The panel opens with Mendoza-Denton’s programmatic statement concerning the interactional basis of linguistic variation. Arguing for the necessity of developing statistically informed models of real-time variation in interaction in order to gain insight into how indexicality functions, she surveys a set of pioneering studies within sociolinguistics, discourse analysis, and conversation analysis that offer tools and techniques to help achieve this goal. Drawing on videotaped data of political speech in Arizona, Mendoza-Denton identifies some of the central challenges and consequences of such a research program.

The second paper, by Schilling-Estes, focuses on a key sociolinguistic methodology, the research interview, and calls for models of stylistic variation that are more attentive to the interview as a social context. Her analysis of a range of sociolinguistic and sociological interviews collected in the Southeastern United States reveals that traditional variationist approaches to style cannot account for the range of intraspeaker stylistic practices that interactionally emerge within interviews. She argues for the continuing relevance of interview methodologies in analyzing the stylistic deployment of indexical variables in interaction.

Kiesling and Eberhardt offer an empirical test of the “stance hypothesis,” the claim that stances are the building blocks of style. Based on the results of two different studies, one an analysis of a multiparty conversation in Pittsburgh and the other an investigation of ethnolinguistic identity in Sydney, they find that an appeal to stance provides an explanation for apparently anomalous style shifting, and that an ethnolinguistic marker may be associated with a specific interactional stance. They conclude that a weak version of the stance hypothesis is well supported.

Chun’s paper investigates two types of indexes, conventionalized and emergent, that speakers may exploit in interaction. Drawing on ethnographic sociolinguistic data from a Texas high school, Chun shows how a culturally recognizable local persona, the “prep,” may be mocked by outgroup members in part through the use of directly indexical resources, in part through indirectly indexical resources, and in part through the temporary resignification of nonconventionalized resources within discourse. The analysis thus offers greater theoretical refinement in the empirical investigation of indexicality in interaction.

Bucholtz examines the process of indexical inversion (Inoue 2004), whereby naturalized associations between an indexical form and a sociocultural style are used to promote specific language ideologies. The paper focuses on the indexicality of a Mexican Spanish slang term, güey, which is often glossed as ‘dude’. Through an analysis of media representations of güey as well as the term’s use among Mexican immigrant youth in California, Bucholtz argues that indexical inversion promotes cultural ideologies of gender and language and places alternative gender styles under erasure.

Finally, Coupland’s paper addresses the broad cultural and metacultural reach of indexicality through his analysis of the creation of a new postindustrial community identity. His examination of the popular host of a Welsh call-in radio show, Chris Needs, documents the wide variety of styles, stances, and personas taken up by Needs within discourse. Coupland demonstrates that it is through projecting an untraditional and nonauthenticated style of local Welsh identity that Needs creates a “caringly subversive” view of traditional Welshness and thus a new basis for community.

References

Eckert, Penelope (2003). The meaning of style. Texas Linguistic Forum 47:41-53.

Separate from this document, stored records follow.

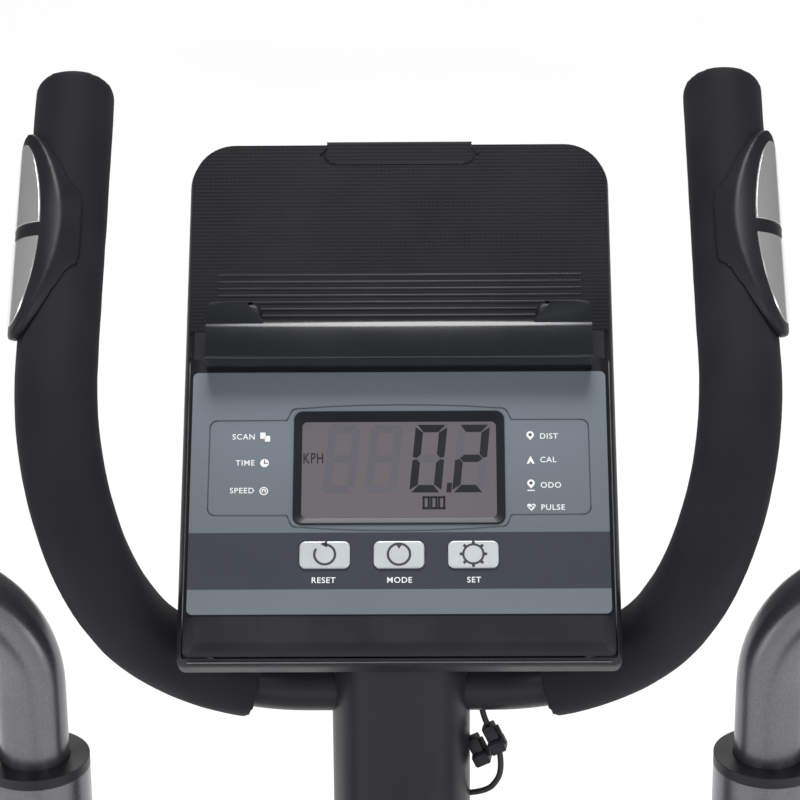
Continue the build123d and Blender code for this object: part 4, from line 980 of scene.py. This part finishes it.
@dataclass
class PulseLead:
    """The thin lead beside the mast, with its connector.

    Attributes:
        route_mm: its points from the crossbar's middle.
        radius_mm: half its thickness.
        length: its real length; not used.
        crossbar_mm: the crossbar's middle from the console's lower edge.
        second_mm: shift of the second pair of connector bodies.
    """

    route_mm: tuple[Point3, ...] = (
        (36.6, 0.0, -13.2), (37.6, -1.0, -19.6), (41.0, -2.0, -27.0), (45.4, -2.5, -36.0),
        (46.2, -1.5, -46.0), (44.8, 0.5, -52.5), (39.6, 2.5, -59.3), (30.6, 2.5, -60.0))
    radius_mm: float = 1.4
    length: float = 0.0588
    crossbar_mm: Point3 = (0.0, 65.5, -29.8)
    second_mm: Point3 = (-7.2, 0.4, -6.0)

    def build(self) -> None:
        """The lead, and its two-part connector round the straight run."""
        crossbar = FACE.origin + mm(*self.crossbar_mm)
        points = [crossbar + mm(*point) for point in self.route_mm]
        line = bpy.data.curves.new("pulse_lead_line", "CURVE")
        line.dimensions = "3D"
        spline = line.splines.new("NURBS")
        spline.points.add(len(points) - 1)
        for point, place in zip(spline.points, points):
            point.co = (*place, 1)
        spline.order_u = 3
        spline.use_endpoint_u = True
        line.bevel_depth = self.radius_mm * MM
        line.bevel_resolution = 5
        line.resolution_u = 12
        line.use_fill_caps = True
        line.materials.append(Finishes.BELT_RUBBER.material)
        lead = linked("pulse_lead_cable", line)
        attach(lead, "frame")
        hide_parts("pulse_lead")
        connector = self.connector(points[2], points[3])

    def connector(self, start: Vector, end: Vector) -> Piece:
        """Plug and socket bodies with a latch, and a second, folded pair beside them."""
        plug = Piece.block("lead_connector_body", mm(7.6, 5.8, 7.4), mm(0, 0, -4.2)).rounded(0.7 * MM, 2)
        parts = [((8.8, 6.8, 6.4), (0, 0, 2.8)), ((3.2, 1.5, 9.5), (0, 3.6, -1.0)),
                 ((1.0, 6.0, 1.0), (0, 0.6, -0.4)), ((1.2, 7.4, 5.0), (-4.4, 0, 2.8)),
                 ((1.2, 7.4, 5.0), (4.4, 0, 2.8))]
        plug.joined([Piece.block("lead_connector_part", mm(*size), mm(*place)).rounded(0.4 * MM, 2)
                     for size, place in parts])
        turn = (end - start).normalized().to_track_quat("Z", "Y").to_matrix().to_4x4()
        middle = (start + end) / 2
        second = plug.copied("lead_connector_second")
        plug.placed(Matrix.Translation(middle) @ turn)
        second.placed(Matrix.Translation(middle + mm(*self.second_mm)) @ turn)
        plug.joined([second]).finished(Finishes.BLACK_PLASTIC, "frame", "black_plastic")
        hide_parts("lead_connector")
        return plug


# ---- lower machine ----
def along_x(side: int, x: float, y: float, z: float) -> Matrix:
    """Place for a turned piece whose axis points out along X."""
    return Matrix.Translation((side * x, y, z)) @ Matrix.Rotation(side * math.pi / 2, 4, "Y")


@dataclass
class DriveTrim:
    """Trim of the drive's housing: crank boots, screws and louvres.

    Attributes:
        boot_mm: profile of the crank boot, radius and height.
        screw_mm: profile of a screw head.
        screws_mm: places of the screws from the crank axle, back and up.
        slats: louvres on each side.
        lean: degrees that the louvres lean.
    """

    boot_mm: tuple[Point2, ...] = ((46, 1.5), (43, 4.0), (34, 5.0), (33, 8.0), (26, 10.0), (24, 10.0))
    screw_mm: tuple[Point2, ...] = ((5, 1.2), (4, 2.0), (2.4, 2.0), (2.4, 0.9))
    screws_mm: tuple[Point2, ...] = ((110, 60), (-230, -10), (-90, -140), (60, -170), (-285, -125))
    slats: int = 6
    lean: float = -18

    def build(self) -> None:
        """Both sides of the housing."""
        axle_low, axle_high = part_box("crank_axle")
        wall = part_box("housing_right")[1].x
        _, y, z = (axle_low + axle_high) / 2
        for side, word in SIDES:
            boot = Piece.disc(f"crank_boot_{word}", self.boot_mm[0][0] * MM, 96).turned(scaled(self.boot_mm))
            boot.rounded(0.5 * MM, 2, 25).placed(along_x(side, wall - 0.4 * MM, y, z))
            boot.finished(Finishes.BLACK_PLASTIC, "frame", "black_plastic")
            screws = [Piece.disc("housing_screws", self.screw_mm[0][0] * MM, 32).turned(
                scaled(self.screw_mm)).placed(along_x(side, wall - 0.6 * MM, y + back * MM, z + up * MM))
                for back, up in self.screws_mm]
            Piece.merged(f"housing_screws_{word}", screws).finished(
                Finishes.BRIGHT_STEEL, "frame", "bright_steel")
            self.louvres(word, Vector((side * wall, y, z)))

    def louvres(self, word: str, axle: Vector) -> None:
        """Slanted louvres beside the flywheel, longest in the middle."""
        tilt = Matrix.Rotation(math.radians(self.lean), 4, "X")
        slats = []
        for i in range(self.slats):
            length = 86.0 - 7.0 * abs(i - (self.slats - 1) / 2)
            slat = Piece.block("housing_louvres", mm(2.4, 7.0, length), Vector()).rounded(1.1 * MM, 3)
            slats.append(slat.placed(Matrix.Translation(axle + mm(0, -235 + 15 * i, -105)) @ tilt))
        Piece.merged(f"housing_louvres_{word}", slats).finished(
            Finishes.SATIN_PLASTIC, "frame", "black_plastic")


@dataclass
class PedalTreads:
    """Raised treads of the pedals.

    Attributes:
        rows: how many treads run along the pedal between its ribs.
        columns: how many lie across it.
        tread_mm: profile of a tread, radius and height.
        pitch_mm: distance between them, across and along.
        crank_mm: length of the crank, which sets the foot bars' slope.
        bar_mm: length of a foot bar between its pivots.
    """

    rows: int = 8
    columns: int = 7
    tread_mm: tuple[Point2, ...] = ((5.2, 0.7), (3.8, 1.9), (2.0, 2.1))
    pitch_mm: Point2 = (16.0, 32.0)
    crank_mm: float = 125.0
    bar_mm: float = 800.0

    def build(self) -> None:
        """Treads between the moulded ribs, square to the sloped foot plate."""
        for side, word in SIDES:
            low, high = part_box(f"pedal_{word}")
            slope = math.asin(self.crank_mm / self.bar_mm) * side
            treads = []
            for row in range(self.rows):
                for column in range(self.columns):
                    tread = Piece.disc("pedal_treads", self.tread_mm[0][0] * MM, 20).turned(
                        scaled(self.tread_mm))
                    across = (column - (self.columns - 1) / 2) * self.pitch_mm[0]
                    along = (row - (self.rows - 1) / 2) * self.pitch_mm[1]
                    treads.append(tread.placed(Matrix.Translation(mm(across, along, -3.2))))
            grip = Piece.merged(f"pedal_treads_{word}", treads)
            grip.placed(Matrix.Translation((low + high) / 2) @ Matrix.Rotation(slope, 4, "X"))
            grip.finished(Finishes.BELT_RUBBER, f"{word}_foot", "pedal_plastic")


@dataclass
class PivotTrim:
    """Domed caps on the pivots, and hub caps on the wheels.

    Attributes:
        cap_mm: profile of a cap, radius and height.
        boss_mm: radius of the link's boss, which places the lower caps.
        sunk_mm: how deep an outer cap sits on its pivot.
    """

    cap_mm: tuple[Point2, ...] = ((15.5, 3.0), (14.0, 6.0), (9.5, 7.6), (4.0, 8.2))
    boss_mm: float = 15.0
    sunk_mm: float = 4.5

    def build(self) -> None:
        """Caps of the arm axle, link bolts and wheels."""
        for side, word in SIDES:
            self.cap(f"arm_axle_cap_{word}", "arm_axle", side, "frame", 1.0)
            self.cap(f"link_cap_{word}", f"arm_hardware_{word}", side, f"{word}_arm", 0.95, low_end=True)
            self.cap(f"wheel_hub_{word}", f"wheel_{word}", side, f"{word}_wheel", 0.62, outward=False)

    def cap(self, name: str, node: str, side: int, body: str, scale: float, low_end: bool = False,
            outward: bool = True) -> None:
        """A domed cap on the end of a node.

        Args:
            name: the cap's name.
            node: the CAD node that it closes.
            side: 1 on the right, -1 on the left.
            body: the CAD body that it moves with.
            scale: size of the cap.
            low_end: whether the cap's axis is near the node's lower end, not at its middle.
            outward: whether it faces away from the machine's middle.
        """
        low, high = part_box(node)
        y, z = (low.y + high.y) / 2, (low.z + high.z) / 2
        if low_end:
            y, z = high.y - self.boss_mm * MM, low.z + self.boss_mm * MM
        reach = max(abs(low.x), abs(high.x)) if outward else min(abs(low.x), abs(high.x))
        cap = Piece.disc(name, self.cap_mm[0][0] * scale * MM, 48).turned(scaled(self.cap_mm, MM * scale))
        cap.rounded(0.4 * MM, 2, 20)
        facing = side if outward else -side
        lift = -self.sunk_mm * MM if outward else 0.2 * MM
        cap.placed(Matrix.Translation((side * reach + facing * lift, y, z))
                   @ Matrix.Rotation(facing * math.pi / 2, 4, "Y"))
        cap.finished(Finishes.BLACK_PLASTIC, body, "black_plastic")


@dataclass
class KnobDial:
    """Pointer on the tension knob.

    Attributes:
        lean: degrees that the knob's axis leans down from level.
    """

    lean: float = 2.5

    def build(self) -> None:
        """A white line on the knob's cap."""
        low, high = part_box("tension_knob")
        sine, cosine = math.sin(math.radians(self.lean)), math.cos(math.radians(self.lean))
        out = Vector((0, -cosine, -sine))
        cap = Vector((0, low.y, (low.z + high.z) / 2))
        turn = Matrix(((1, 0, 0, 0), (0, -sine, out.y, 0), (0, cosine, out.z, 0), (0, 0, 0, 1)))
        pointer = Piece.sheet("knob_pointer", [rounded_box(-1.0, 1.0, 6.0, 16.5, 0.9, 3)], 0, 0.4)
        pointer.placed(Matrix.Translation(cap - out * 0.1 * MM) @ turn)
        pointer.finished(Finishes.WHITE_INK, "knob", "black_plastic", 25)


# ---- studio ----
@dataclass
class Studio:
    """Pale floor, soft lights and the camera.

    Attributes:
        place: camera from the middle of the console's lower edge.
        pitch: degrees that the camera looks down.
        turn: degrees that it is turned to the left.
        roll: degrees that it leans.
        lens: focal length in millimetres on a 36 mm sensor.
        daylight: strength of the light from straight above.
        surround: strength of the light from all round.
    """

    place: Point3 = (0.0154, -1.1327, 0.4130)
    pitch: float = 14.62
    turn: float = 0.713
    roll: float = -0.434
    lens: float = 124.2
    daylight: float = 2.95
    surround: float = 0.15

    def build(self) -> None:
        """Everything round the machine."""
        self.floor()
        self.world()
        self.lights()
        self.camera()

    def floor(self) -> None:
        """A wide, plain, pale floor."""
        bpy.ops.mesh.primitive_plane_add(size=60, location=(0, 0, 0))
        floor = bpy.context.active_object
        floor.name = "studio_floor"
        finish = Finish("studio_floor_paint", (0.96, 0.96, 0.965), (0.7, 0.8), grain=30, depth=0.0001,
                        mottle=0.005, edge=0.0)
        floor.data.materials.append(finish.material())

    def world(self) -> None:
        """Soft light from all round, white behind the machine."""
        world = bpy.data.worlds.new("studio_world")
        bpy.context.scene.world = world
        world.use_nodes = True
        nodes, links = world.node_tree.nodes, world.node_tree.links
        background = nodes["Background"]
        seen = nodes.new("ShaderNodeLightPath").outputs["Is Camera Ray"]
        level = nodes.new("ShaderNodeMapRange")
        level.inputs["To Min"].default_value = self.surround
        level.inputs["To Max"].default_value = 1.0
        links.new(seen, level.inputs["Value"])
        background.inputs["Color"].default_value = (1, 1, 1, 1)
        links.new(level.outputs["Result"], background.inputs["Strength"])

    def lights(self) -> None:
        """Strips and softboxes on both sides, one softbox behind, and soft light from above."""
        for side, word in reversed(SIDES):
            self.softbox(f"{word}_strip", (side * 1.9, -0.2, 1.6), (0.0, 0.4, 1.2), (0.4, 2.4), 7)
            self.softbox(f"{word}_key", (side * 1.5, -1.7, 1.9), (0.0, 0.4, 1.2), (1.0, 1.0), 14)
        self.softbox("back_box", (0.0, 2.9, 2.9), (0.0, 0.45, 1.3), (2.0, 0.5), 14)
        sun = bpy.data.lights.new("daylight", "SUN")
        sun.energy = self.daylight
        sun.angle = math.radians(30)
        linked("daylight", sun)

    def softbox(self, name: str, place: Sequence[float], target: Sequence[float],
                size: Point2, watts: float) -> None:
        """A rectangular area light aimed at a point."""
        light = bpy.data.lights.new(name, "AREA")
        light.shape = "RECTANGLE"
        light.size, light.size_y = size
        light.energy = watts
        holder = linked(name, light)
        aim = Vector(target) - Vector(place)
        holder.matrix_world = Matrix.Translation(place) @ aim.to_track_quat("-Z", "Y").to_matrix().to_4x4()

    def camera(self) -> None:
        """The camera, on the console from the user's side."""
        place = FACE.origin + Vector(self.place)
        data = bpy.data.cameras.new("user_view")
        data.lens = self.lens
        data.sensor_width = 36.0
        data.clip_start, data.clip_end = 0.05, 100.0
        camera = linked("user_view", data)
        camera.matrix_world = Matrix.Translation(place)
        for degrees, axis in ((self.turn, "Z"), (90 - self.pitch, "X"), (self.roll, "Z")):
            camera.matrix_world @= Matrix.Rotation(math.radians(degrees), 4, axis)
        bpy.context.scene.camera = camera


def dress_frame() -> None:
    """Give every CAD node the finish of its material slot."""
    for subpart in frame["record"]["subparts"]:
        node = frame["nodes"][subpart["node"]]
        slot = subpart["material_slot"]
        finish = Finishes.LCD_BEZEL if slot == "lcd_glass" else Finishes[slot.upper()]
        node.data.materials.clear()
        node.data.materials.append(finish.material)


def main() -> None:
    """Build the looks, piece by piece."""
    logging.basicConfig(level=logging.INFO, format="%(name)s: %(message)s")
    clear_selection()
    dress_frame()
    bpy.context.scene.view_settings.view_transform = "Standard"
    builders = [Studio(), PulseLead(), Display(), Overlay(), Keys(), Rack(), ConsoleTrim(),
                *(FoamSleeve(f"foam_grip_{side}", "frame") for side in ("right", "left")),
                *(FoamSleeve(f"arm_grip_{side}", f"{side}_arm") for side in ("right", "left")),
                PulseSensors(), DriveTrim(), PedalTreads(), PivotTrim(), KnobDial()]
    for builder in builders:
        builder.build()
        LOG.info("built %s", type(builder).__name__)


if __name__ == "__main__":
    main()
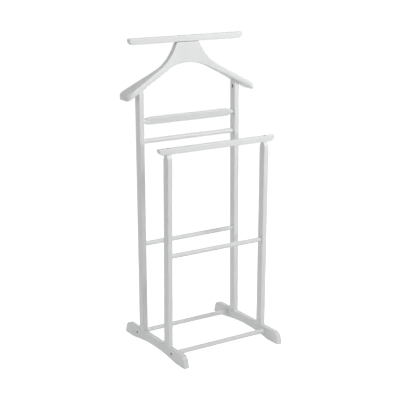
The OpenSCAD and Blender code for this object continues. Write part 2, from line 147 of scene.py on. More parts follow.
def cut(piece, cutters):
    """Takes the cutters out of the piece, and deletes them."""
    for cutter in cutters:
        tool = piece.modifiers.new("cut", "BOOLEAN")
        tool.operation = "DIFFERENCE"
        tool.solver = "MANIFOLD"
        tool.object = cutter
    settle(piece)
    for cutter in cutters:
        bpy.data.objects.remove(cutter)


def smooth(piece, sharp_deg=25):
    """Soft shading, with creases where faces meet at more than `sharp_deg`."""
    piece.data.shade_smooth()
    piece.data.set_sharp_from_angle(angle=math.radians(sharp_deg))
    weigh = piece.modifiers.new("weigh", "WEIGHTED_NORMAL")
    weigh.keep_sharp = True
    settle(piece)


print("a piece can be cut and smoothed")

# %% [markdown]
# ## Sticks and turned pieces
# Posts, bars and rungs are all a section carried along a straight line. The section is a rectangle
# with round corners: when its corner radius is half its width it is a circle, so a rung and a post
# differ only in numbers. Each station along the line has its own centre, width, height and radius, so
# the section can shrink towards an end or change from round to flat on the way.

# %% Carry a rounded rectangle along a line
CORNER_STEPS = 6
ROD_SIDES = 24
LARGEST_CORNER = 0.9999


def stick_rings(centres, side, up, width, height, radius):
    """Rings of a rounded rectangle. On each ring, corner point = centre + side * (+-(w/2 - r) + r cos a)
    + up * (+-(h/2 - r) + r sin a), with the angle a running a quarter turn at each of the four corners.
    r stays a hair under half the width and height, so that no two points of a ring meet."""
    quarter = np.linspace(0, np.pi / 2, CORNER_STEPS + 1)
    angle = np.concatenate([quarter + k * np.pi / 2 for k in range(4)])
    across = np.repeat([1, -1, -1, 1], CORNER_STEPS + 1)
    along = np.repeat([1, 1, -1, -1], CORNER_STEPS + 1)
    centres = np.asarray(centres, float)
    w, h, r = [np.broadcast_to(np.asarray(v, float), len(centres))[:, None] for v in (width, height, radius)]
    r = np.minimum(r, np.minimum(w, h) / 2 * LARGEST_CORNER)
    a = across * (w / 2 - r) + r * np.cos(angle)
    b = along * (h / 2 - r) + r * np.sin(angle)
    bend = np.abs(np.sin(2 * angle)) * np.ones_like(a)
    points = centres[:, None, :] + a[..., None] * np.asarray(side) + b[..., None] * np.asarray(up)
    return points, bend


def stick(name, centres, side, up, width, height, radius, round_edges=True):
    """A closed stick: the rings of a rounded rectangle, with quads between them and a face at each end."""
    points, bend = stick_rings(centres, side, up, width, height, radius)
    rings, around = points.shape[:2]
    edge = bend.ravel() if round_edges else np.zeros(rings * around)
    return mesh_piece(name, points.reshape(-1, 3), closed_faces(rings, around), edge)


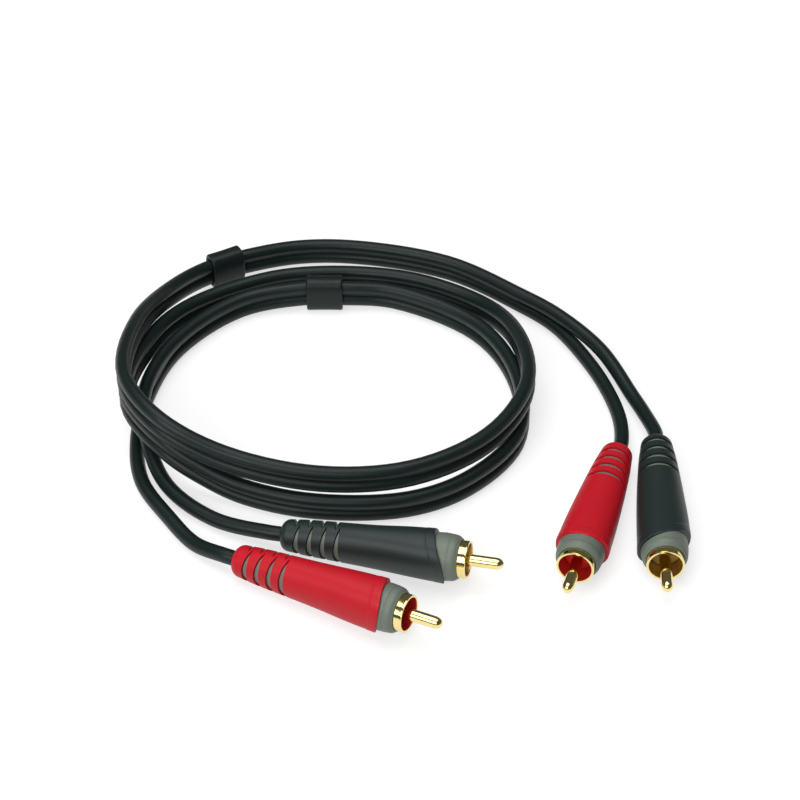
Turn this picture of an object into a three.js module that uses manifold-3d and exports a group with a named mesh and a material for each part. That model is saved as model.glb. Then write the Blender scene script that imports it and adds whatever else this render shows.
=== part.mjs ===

Inoue, Miyako (2004). What does language remember?: Indexical inversion and the naturalized history of Japanese women. Journal of Linguistic Anthropology 14(1):39-56.

Mendoza-Denton, Norma (2002). Language and identity. In J. K. Chambers, Peter Trudgill, & Natalie Schilling-Estes, eds., The handbook of language variation and change. Oxford: Blackwell. 475-499.

Ochs, Elinor (1992). Indexing gender. In Alessandro Duranti & Charles Goodwin, eds., Rethinking context: Language as an interactive phenomenon. Cambridge: Cambridge University Press. 335-358.

Silverstein, Michael (2003). Indexical order and the dialectics of sociolinguistic life. Language and Communication 23(3-4):193-229.